Loud numbers from quiet LB
Senior Manuel Tapia spent the last three years playing behind two of the more accomplished linebackers in school history. As a result, he only got in a handful of snaps, so the unassuming linebacker got to save his energy.
He has unleashed it this season, leading the team with 41 tackles after Saturday’s career-high 18 tackle performance. Eavesdropping on a postgame conversation, defensive tackle Antwon Burton interjected.
“Eighteen tackles?” Burton said incredulously. “That’s a [bus] load of tackles!”
Though Tapia, who had 35 career tackles entering this year, seems to have come out of nowhere, his coach said he wasn’t surprised.

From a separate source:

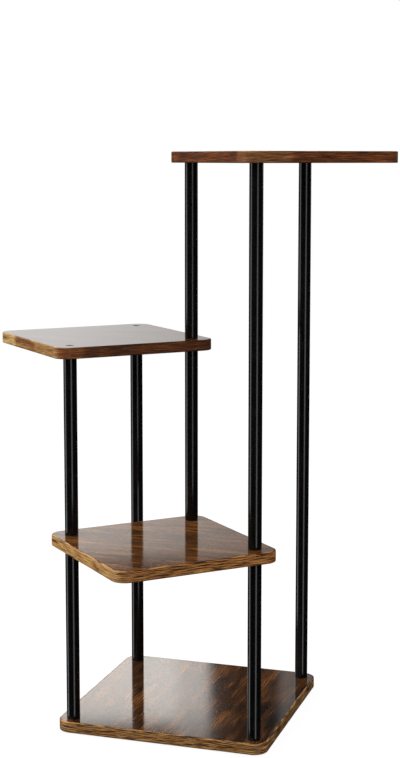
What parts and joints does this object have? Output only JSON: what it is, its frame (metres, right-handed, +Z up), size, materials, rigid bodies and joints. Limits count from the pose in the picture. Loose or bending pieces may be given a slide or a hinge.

“He’s finally getting an opportunity, and I think the reason he’s getting better each week is just because of experience,” Wallace said. “Playing behind Troy Bennett and Rian Wallace three years, he’s just had to wait his turn. I’m real pleased with the way he’s playing.”
Needless to say, Tapia has not recorded a sack and has just 0.5 tackles for loss. Many of his tackles come after the ballcarrier has gained yardage because of a breakdown in some other area of defense.
Ex-Owls progress report
Quarterback Henry Burris (1993-96) is sidelined this week with an injured thumb on his non-throwing hand. Burris has completed 59.2 percent of his passes for 3,123 passing yards this season for the Calgary Stampeders of the Canadian Football League. The injury is not expected to keep Burris out beyond this week. …
Bill Cosby (1961) has barred the Philadelphia Inquirer, the Philadelphia Daily News and the Boston Globe from advertising his live shows in their pages, the Boston Herald reported Saturday.
Cosby’s publicist, David Brokaw, denied the boycott was a result of recent coverage of women who allege Cosby sexually assaulted them.
The boycott is over dissatisfaction with “past coverage” of other issues, Brokaw told the Boston Herald’s Jay Fitzgerald.